Eye of the storm

    Tracey Grant offers her take on the region’s broadcast sector in 2015
    Tracey Grant, IDC.
    Tracey Grant, IDC.


    Tracey Grant, program manager, digital media and broadcasting, MEA, IDC Middle East, Turkey & Africa, offers her take on the region’s broadcast sector in 2015.

    DB: What were you impressions of 2015 from a broadcast perspective?

    TG: The MENA broadcast industry finds itself in the eye of a storm, with 2015 characterised by a state of constant flux. There have been some seismic shifts in the region’s broadcast ecosystem; regional OTT providers are launching thick and fast, the IPTV offerings from GCC telcos are beginning to compete directly with Pay-TV offerings, and the duopolistic Pay-TV giants of OSN and beIN Entertainment are now both negotiating entertainment rights. The broadcast market’s major players are now more focused than ever before on striking a balance between investment and subscriber acquisition, and the year to date has brought about changes across the entire broadcast ecosystem as global trends have filtered into the market and been tweaked to reflect local nuances. An increase in the variety of content choices, price points, and delivery options are all great news for consumers, and IDC expects 2016 to see a consolidation of services and ambitious monetisation plans from broadcasters.

    DB: What were the main challenges in the industry in the past year?

    TG: The core challenges remain the same, with a few new contenders thrown in for good measure. Piracy, the scourge of the Middle East, continues to impact the industry on a large scale. However, we are beginning to see strategies implemented by broadcasters to try and curb it. OSN and MBC have played a fundamental role this year in educating consumers and applying significant pressure on regulators, and the result has been a number of successful anti-piracy raids and the disruption of DTH overspill services. There has also been a movement towards questioning advertisers that continue to buy spots on FTA channels that transmit pirated content.

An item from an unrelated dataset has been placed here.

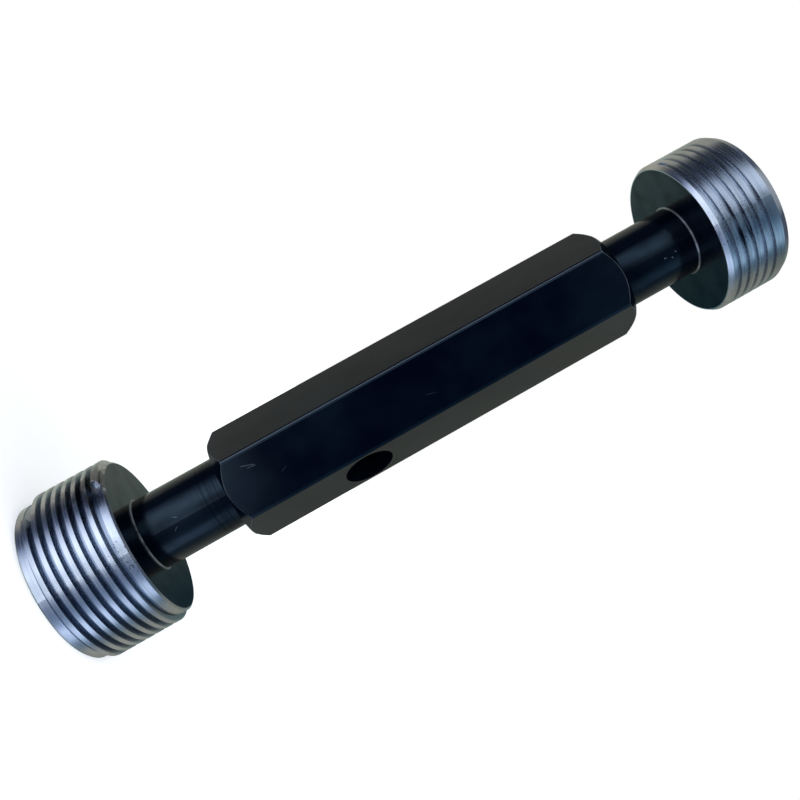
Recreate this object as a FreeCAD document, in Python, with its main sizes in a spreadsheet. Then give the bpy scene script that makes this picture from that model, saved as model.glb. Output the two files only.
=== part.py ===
import FreeCAD, Part
import math
import os

import Sketcher

# Double-ended thread plug gauge: a hollow hexagonal handle that holds a GO and a NOT GO thread
# plug in two self-locking tapers. Every piece lies along +Z. The origin is the centre of the GO
# plug's outer face, on which the gauge stands. +X is square to one flat of the hexagon.
# All lengths are in millimetres and all angles in degrees.

SIZES = [
    # Thread, 12 to the inch, Acme form.
    ("pitch", 25.4 / 12, "distance from one crest to the next along the axis"),
    ("flank_angle", 14.5, "angle of each flank to a plane square to the axis"),
    # GO plug: full form.
    ("go_length", 19.2, "outer face to inner face"),
    ("go_crest_radius", 18.256, "half of the 1 7/16 inch major diameter"),
    ("go_thread_depth", 1.256, "crest to root, along the radius"),
    ("go_crest_flat", 0.9, "width of the flat on top of the thread"),
    ("go_crest_height", 3.1, "height of the first crest above the outer face, at azimuth 0"),
    ("go_start_azimuth", -55.0, "azimuth of the blunt start, about +Z from +X"),
    ("go_turns", 7.0, "turns of the thread, blunt at both ends"),
    ("go_pilot_drop", 1.106, "plain land at the outer end, below the crest"),
    ("go_pilot_width", 1.95, "width of that land"),
    ("go_land_drop", 1.056, "plain land at the inner end, below the crest"),
    ("go_land_width", 1.9, "width of that land"),
    ("go_rim", 0.35, "bevel of both rims"),
    # NOT GO plug: crests cut low.
    ("not_go_length", 14.75, "inner face to outer face"),
    ("not_go_crest_radius", 17.5, "truncated crest"),
    ("not_go_thread_depth", 0.5, "crest to root, along the radius"),
    ("not_go_crest_flat", 1.18, "width of the flat on top of the thread"),
    ("not_go_groove_height", 2.0, "height of the first groove above the inner face, at azimuth 0"),
    ("not_go_start_azimuth", -70.0, "azimuth where the groove starts, about +Z from +X"),
    ("not_go_turns", 4.75, "turns of the groove"),
    ("inner_rim_drop", 0.55, "bevel of the inner rim, along the radius"),
    ("inner_rim_width", 0.9, "bevel of the inner rim, along the axis"),
    ("outer_rim_drop", 0.8, "bevel of the outer rim, along the radius"),
    ("outer_rim_width", 1.5, "bevel of the outer rim, along the axis"),
    # Necks, tapers and lathe centres.
    ("go_neck_length", 19.1, "from the GO plug to the handle"),
    ("not_go_neck_length", 17.9, "from the handle to the NOT GO plug"),
    ("neck_bevel", 0.35, "small bevel where a neck meets its plug"),
    ("mouth_radius", 7.8, "taper socket at the handle's end face"),
    ("taper_ratio", 48.0, "length of taper for 1 mm of diameter"),
    ("taper_gap", 0.01, "clearance between shank and socket, along the radius"),
    ("shank_length", 21.4, "taper shank inside the handle, short of the cross hole"),
    ("centre_radius", 2.4, "lathe centre at its mouth"),
    ("centre_floor_radius", 0.8, "flat bottom of the lathe centre"),
    ("centre_depth", 2.77, "depth of the lathe centre, with sides at 60 degrees to each other"),
    # Handle.
    ("handle_length", 91.3, "end face to end face"),
    ("across_flats", 21.7, "hexagon, flat to flat"),
    ("corner_radius", 12.35, "turned radius of the hexagon's corners"),
    ("end_radius", 10.7, "end face, inside its bevel"),
    ("end_bevel", 1.95, "bevel of the end, along the axis"),
    ("socket_depth", 21.6, "taper socket, from the end face"),
    ("through_bore_radius", 6.5, "bore between the two sockets"),
    ("drift_hole_radius", 5.3, "cross hole for driving the GO plug out"),
    ("drift_hole_offset", 27.0, "cross hole, from the handle's GO end face"),
    ("drift_hole_azimuth", 60.0, "direction of the cross hole, square to two flats"),
]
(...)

    A more recent challenge to broadcasters in 2015 has been the saturation of OTT providers across MENA, and we see no signs of this trend letting up in 2016. While a Netflix launch in 2016 is almost inevitable, together with the launch of studio-specific owned and operated SVOD services, local OTT providers that are already in this market are honing and reviewing their strategies in order to complete effectively with the more dominant global players. The digitally native, mobile-first audience that characterises much of the MENA region continues to challenge delivery, experience, and technical aspirations of the major broadcasters, and the result is the implementation of more elastic and intuitive systems aimed at addressing these continually evolving wants and needs.

    DB: What was your perception of the overall business climate in 2015, and what were the biggest milestone?

    TG: Given the current state of the region’s geopolitical environment, it is hardly surprising that the business climate is also in a state of flux. However, content, entertainment, and mobility continue to dominate youth culture and even go some way to feeding the need for news, sport, and entertainment. Content consumption has grown in 2015 but there is overwhelming demand from consumers to have access to content wherever, whenever, and however they want. Addressing this demand will be key to broadcasters being positively viewed as relevant and informative and as a viable medium of escapism.

    The broadcast landscape at the end of 2015 looks very different to how the year started. The launch of beIN Entertainment must be viewed as one of the year’s biggest milestones, alongside Fox switching its channels from FTA to Pay. MBC’s launch of its paid service, Shahid Plus, with content ring fenced by a paywall is another significant milestone; the fact that the region’s leading FTA broadcaster has established an SVOD service is testament to the changing dynamics of content cost, delivery, and consumption.

    Zain’s relationship with Saudi-based UTURN Entertainment also highlights the perceived value associated with original programming, while the introduction of cash-on-delivery options by OTT player Starz Play is a clear example of the region’s local nuances forcing broadcasters to think outside the “global” box as they strive to monetise their content. I’m certain that the region’s broadcasters will now look to move away from the eye of the 2015 storm and into the evolving, rolling landscape that awaits in 2016.